Selbst Geschwistern, deren Beziehung von Liebe getragen ist gelingt es nicht immer sich mit Respekt zu begegnen. Weil sie im Gegenüber immer noch das Kind sehen mit dem sie aufgewachsen sind. Oder weil sie sich gegenseitig erinnern an die Momente der eigenen Schwäche und des vollpubertären Gehabes. 
Dies Gebot haben wir von ihm, dass, wer Gott liebt, dass der auch seinen Bruder liebe.“ 
So lautet der Spruch für die vergangene Woche aus dem 1. Johannesbrief 4,21. 
Wer Gott liebt, der/die muss auch seine Geschwister lieben. 
Nein, das ist nicht einfach eine Umformulierung des Gebotes: Liebe deinen Nächsten. 
Seinen Nächsten zu lieben ist oft einfacher als sein Geschwister zu lieben.

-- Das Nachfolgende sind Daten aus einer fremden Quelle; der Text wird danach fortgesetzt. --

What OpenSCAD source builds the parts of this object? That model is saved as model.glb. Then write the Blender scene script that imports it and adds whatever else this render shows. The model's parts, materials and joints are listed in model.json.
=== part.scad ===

Die Nächste, das kann auch eine völlig unbekannte Person sein, der ich zufällig über den Weg laufe. Da gibt es keine gemeinsame Vorgeschichte, keine alten Verletzungen und Enttäuschungen. Zu meinem Nächsten habe ich oft einen wohltuenden persönlichen Abstand. 
Mein Geschwister hingegen. Da bin ich ganz nah dran. Das macht es so schwer. 
Aber wer Gott liebt, der/die muss auch seine Geschwister lieben. 
Warum? Weil alles andere uns direkt ins Verderben führt. Streit frisst uns auf. Wenn wir es nicht schaffen alte Probleme und Verletzungen los zu lassen, dann holen sie uns immer wieder ein. Machen uns immer wieder klein und schwach und hilflos. Geschwister sind ein Teil unserer Vergangenheit. Wenn wir mit unserer Vergangenheit keinen Frieden schließen, dann werden wir auch in der Gegenwart und in der Zukunft keinen Frieden finden. 
Gott kennt uns noch länger als unsere Geschwister. Er hat jeden unserer Atemzüge begleitet, jeden unserer Fehltritte gesehen alle unsere Freuden geteilt. Gott kennt uns besser als jede andere. In Jesus Christus ist er Mensch geworden, liebt uns, vergibt uns und zeigt uns den Weg zum wahren Leben. Nennt sich unser Bruder. 
Wer Gott liebt, der/die muss auch seine Geschwister lieben, ihnen vergeben und ihnen gönnen, dass auch sie den Weg zum wahren Leben gehen. 
Von Manchen und in gewissen Situationen ist das echt viel verlangt. Aber Gott will alle Menschen retten. Er sagt uns: Das Himmelreich kann nur kommen, wenn alle mithelfen. Auch die, die uns verletzt haben oder die uns ein Gefühl der Unzulänglichkeit geben. Jesus ist für uns alle gestorben. Diese Liebe anzunehmen heißt sie weiterzugeben. Auch an unsere Geschwister. 
Amen. 


Es wünscht euch eine gesegnete Woche, eure Pfarrerin Anne Mika.